-- START OF Material provided --

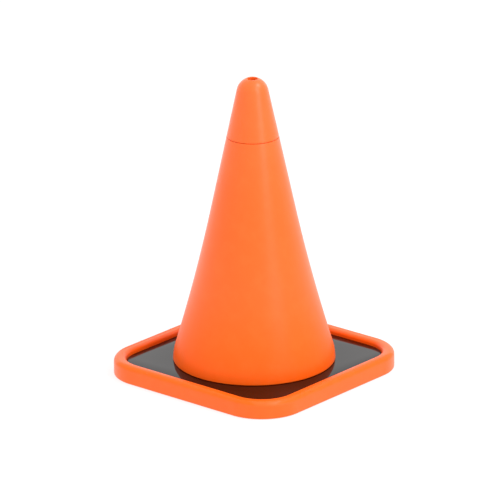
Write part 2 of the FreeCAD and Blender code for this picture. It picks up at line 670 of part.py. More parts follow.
def check_shape(body):
    shape = body.Shape
    if shape.isNull() or not shape.isValid() or len(shape.Solids) != 1:
        raise RuntimeError(f"{body.Label} isn't one valid solid")


def main():
    bodies = [make_cone_body(), make_top_cap(), make_base_tray(), make_ballast_slab(),
              make_retaining_ring()]
    bodies += [make_screw(number) for number in range(1, SCREW_COUNT + 1)]
    bodies += [make_rubber_foot(number) for number in range(1, SIDES + 1)]
    doc.recompute()
    check_features(bodies)
    for body in bodies:
        check_shape(body)
    os.makedirs("parts", exist_ok=True)
    for body in bodies:
        body.Shape.exportStep(f"parts/{body.Label}.step")
        box = body.Shape.BoundBox
        print(f"{body.Label}: z {box.ZMin:.2f} to {box.ZMax:.2f}, reach {box.XMax:.2f},"
              f" volume {body.Shape.Volume / 1000:.2f} cm3")


main()
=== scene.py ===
import json
import math
from contextlib import contextmanager

import bmesh
import bpy
from bpy.props import FloatProperty, FloatVectorProperty, IntProperty, PointerProperty
from mathutils import Matrix, Vector


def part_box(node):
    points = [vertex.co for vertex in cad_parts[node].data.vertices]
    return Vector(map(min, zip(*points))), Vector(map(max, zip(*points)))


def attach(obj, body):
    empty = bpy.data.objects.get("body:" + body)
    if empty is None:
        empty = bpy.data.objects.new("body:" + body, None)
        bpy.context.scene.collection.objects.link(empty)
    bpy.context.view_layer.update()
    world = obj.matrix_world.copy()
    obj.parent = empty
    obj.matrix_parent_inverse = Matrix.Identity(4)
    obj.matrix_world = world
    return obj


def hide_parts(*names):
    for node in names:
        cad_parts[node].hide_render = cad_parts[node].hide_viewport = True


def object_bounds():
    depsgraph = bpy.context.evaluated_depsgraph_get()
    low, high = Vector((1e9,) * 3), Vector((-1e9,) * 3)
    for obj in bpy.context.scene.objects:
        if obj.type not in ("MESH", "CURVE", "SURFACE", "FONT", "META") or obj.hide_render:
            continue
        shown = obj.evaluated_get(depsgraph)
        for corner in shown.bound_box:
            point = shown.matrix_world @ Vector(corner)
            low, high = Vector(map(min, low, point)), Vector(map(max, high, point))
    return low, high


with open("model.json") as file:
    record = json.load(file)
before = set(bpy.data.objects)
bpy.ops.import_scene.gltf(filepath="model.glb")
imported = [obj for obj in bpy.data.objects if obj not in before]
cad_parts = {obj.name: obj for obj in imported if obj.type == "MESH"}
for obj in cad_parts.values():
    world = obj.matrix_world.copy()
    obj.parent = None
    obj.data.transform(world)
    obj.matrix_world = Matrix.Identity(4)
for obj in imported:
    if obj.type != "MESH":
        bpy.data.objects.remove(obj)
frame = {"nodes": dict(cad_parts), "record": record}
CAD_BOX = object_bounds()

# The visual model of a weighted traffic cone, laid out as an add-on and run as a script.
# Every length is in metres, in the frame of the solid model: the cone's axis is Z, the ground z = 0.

bl_info = {
    "name": "Weighted traffic cone",
    "version": (1, 0, 0),
    "blender": (4, 5, 0),
    "location": "3D View > Sidebar > Traffic cone",
    "description": "Builds a weighted traffic cone with a lift-off cap, piece by piece",
    "category": "Add Mesh",
}

MM = 0.001
SCREWS = sorted(name for name in frame["nodes"] if name.startswith("screw_"))
FEET = sorted(name for name in frame["nodes"] if name.startswith("foot_"))
MOUNTS = {mount["name"]: mount for mount in frame["record"]["mounts"]}


def low(node):
    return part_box(node)[0]


def high(node):
    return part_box(node)[1]


def levels(node):
    return low(node).z, high(node).z


def places(nodes):
    """Where the middles of some nodes are, seen from above."""
    return [tuple((low(node) + high(node)).xy / 2) for node in nodes]


# ---- Sizes and colours that a user would change ----


def length(name, description, default):
    return FloatProperty(name=name, description=description, default=default, min=0.0,
                         precision=5, unit="LENGTH", subtype="DISTANCE")


def angle(name, description, default):
    return FloatProperty(name=name, description=description, default=math.radians(default),
                         unit="ROTATION", subtype="ANGLE")


def colour(name, description, default):
    return FloatVectorProperty(name=name, description=description, default=default, size=3,
                               min=0.0, max=1.0, subtype="COLOR")


def factor(name, description, default, top=1.0):
    return FloatProperty(name=name, description=description, default=default, min=0.0, max=top)


def power(name, description, default):
    return FloatProperty(name=name, description=description, default=default, unit="POWER")


class ConeSizes(bpy.types.PropertyGroup):
    """Sizes of the hollow cone and of its cap."""
    wall_half_angle: angle("Wall angle", "Half-angle of the straight upper wall", 12.1)
    flare_height: length("Flare height", "Height below which the wall flares", 0.170)
    flare_radius: length("Flare radius", "Radius of the flared wall, in section", 1.800)
    wall: length("Wall", "Thickness of the cone's wall", 2.4 * MM)
    bow_height: length("Bow height", "Height below which the wall's foot bows inwards", 28 * MM)
    bow_radius: length("Bow radius", "Radius of that bow, in section", 60 * MM)
    foot_round: length("Foot edge", "Rounding of the foot's lower edge", 1.0 * MM)
    flange_round: length("Flange corner", "Rounding inside, over the foot's flange", 2.0 * MM)
    dome_radius: length("Dome radius", "Outside radius of the cap's dome", 16 * MM)
    cap_wall: length("Cap wall", "Thickness of the cap's wall", 2.2 * MM)
    seam_gap: length("Seam gap", "Gap under the cap's edge", 0.5 * MM)
    seam_round: length("Seam rounding", "Rounding of both edges at the seam", 0.3 * MM)
    neck_wall: length("Neck wall", "Thickness of the neck inside the cap", 2.0 * MM)
    neck_clearance: length("Neck clearance", "Gap between neck and cap", 0.3 * MM)
    neck_blend: length("Neck blend", "Height of the step in the wall under the neck", 7 * MM)
    collar_wall: length("Collar wall", "Thickness of the collar under the foot", 2.2 * MM)
    collar_gap: length("Collar gap", "Gap round the collar", 0.3 * MM)
    hole_tube_wall: length("Hole tube wall", "Wall of the tube inside the cap's hole", 2.5 * MM)
    hole_tube: length("Hole tube", "Length of that tube", 5.0 * MM)
    hole_round: length("Hole rim", "Rounding of the hole's rim", 0.8 * MM)
    boss_radius: length("Boss radius", "Outside radius of a screw boss", 3.2 * MM)
    boss_height: length("Boss height", "Height of a screw boss", 6.0 * MM)
    steps: IntProperty(name="Steps", description="Faces round the cone", default=192, min=24)


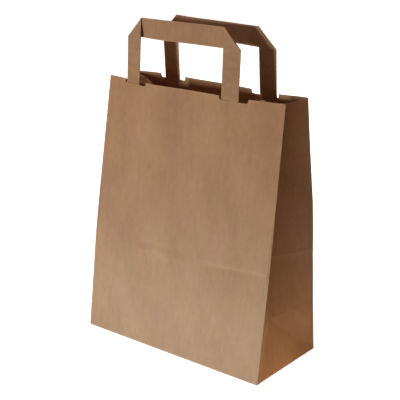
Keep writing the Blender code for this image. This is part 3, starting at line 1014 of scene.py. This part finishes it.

-- END OF Material provided --

## Exercise prompt
The first line to be transcribed is the one containing "bodies += [make_screw(number)", and the last is the one containing "bpy.context.scene.collection.objects.link(empty)". Transcribe exactly those lines and nothing else.

## Final answer
    bodies += [make_screw(number) for number in range(1, SCREW_COUNT + 1)]
    bodies += [make_rubber_foot(number) for number in range(1, SIDES + 1)]
    doc.recompute()
    check_features(bodies)
    for body in bodies:
        check_shape(body)
    os.makedirs("parts", exist_ok=True)
    for body in bodies:
        body.Shape.exportStep(f"parts/{body.Label}.step")
        box = body.Shape.BoundBox
        print(f"{body.Label}: z {box.ZMin:.2f} to {box.ZMax:.2f}, reach {box.XMax:.2f},"
              f" volume {body.Shape.Volume / 1000:.2f} cm3")


main()
=== scene.py ===
import json
import math
from contextlib import contextmanager

import bmesh
import bpy
from bpy.props import FloatProperty, FloatVectorProperty, IntProperty, PointerProperty
from mathutils import Matrix, Vector


def part_box(node):
    points = [vertex.co for vertex in cad_parts[node].data.vertices]
    return Vector(map(min, zip(*points))), Vector(map(max, zip(*points)))


def attach(obj, body):
    empty = bpy.data.objects.get("body:" + body)
    if empty is None:
        empty = bpy.data.objects.new("body:" + body, None)
        bpy.context.scene.collection.objects.link(empty)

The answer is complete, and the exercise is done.